Mind the Gap


Jacqui Knight


If my childlessness felt unseen in society, and amongst my friends and family already (and it did), then becoming a childless step parent was akin to falling down a gap and becoming a mere inconceivable dot in the far and dark distance, hardly noticeable to the naked eye.

Now when those around me are talking about their children they simply ask me about my husband’s children. There isn’t a need to acknowledge or be sensitive to the fact that I don’t have any myself, because surely now I do? Well, no I don’t. I am childless not by choice, and that hasn’t changed. I will still never be a parent or a grandparent. I will never live that life. Being a step parent doesn’t change that.

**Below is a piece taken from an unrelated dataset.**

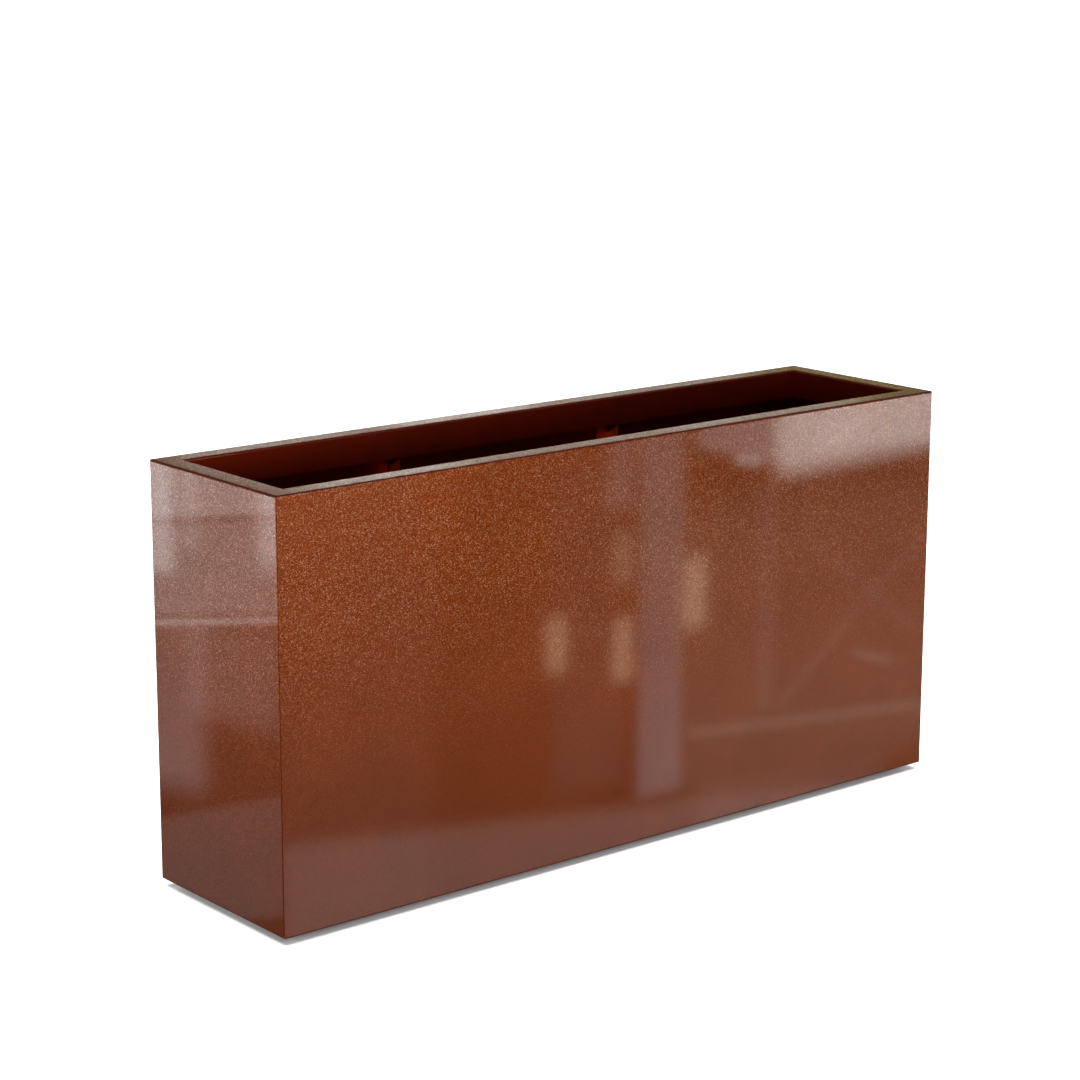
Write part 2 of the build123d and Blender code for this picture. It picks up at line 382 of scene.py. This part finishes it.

I love my husband’s children, really love them. When they hurt, I hurt. When they are celebrating my heart bursts with pride. I love being in their life. I love that I have a role in their life, I best describe it as being a mentor, I am their champion, I am a confidant when they want me to be one. Quite frankly I am anything they want me to be. As I am with my nieces and nephews. I love and adore them all…. But they are not my children.

I will still never be called mum. I will never hold that unquestioning space in someone’s life. I am instead more like a parenting support team – have you phoned them? Did you return their text? Have you invited them to….? Have you heard from them? I want my husband to have the best relationship he can with them, and I want to have the best relationship I can with them, but these are two different things.

It's not my step children’s job to make me a parent…. It has been suggested to me (by a well-meaning therapist with four children) that this belief may be holding me back from fully embracing being a step parent. She may be right. I am clear of my boundaries and my role, that’s true. Am I protecting myself from the hurt of wanting too much from our relationship? Probably. Do I want to change this? No, I don’t think I do. I’m holding myself safe.

My relationship with my husband is strong. We are close, we talk about everything and work hard to see each other. He has held me when I’ve cried about being childless. He listens and supports me in the best way he can. However, it’s something we will never share. He will never really know the loss that I carry every day. It’s mine to hold and to navigate. Do I feel lonely as a result? Yes. Do I also feel blessed and supported? Yes.

I’ve often felt like I’ve fallen down a gap in our childless community too. At the same time as discovering that endometriosis was stopping me conceive, my first marriage broke down in the most spectacular fashion. I subsequently lost 10 years of my life to my grief and depression at the loss of that relationship. My childless loss was in there, but really only surfaced when it was too late. For me, that meant I was unsure if I had the right to be seen here. Do I feel even more invisible in our community as a result of now being a step parent? I thought I did, but the fact that you’re reading this means that I am being seen and I feel that support.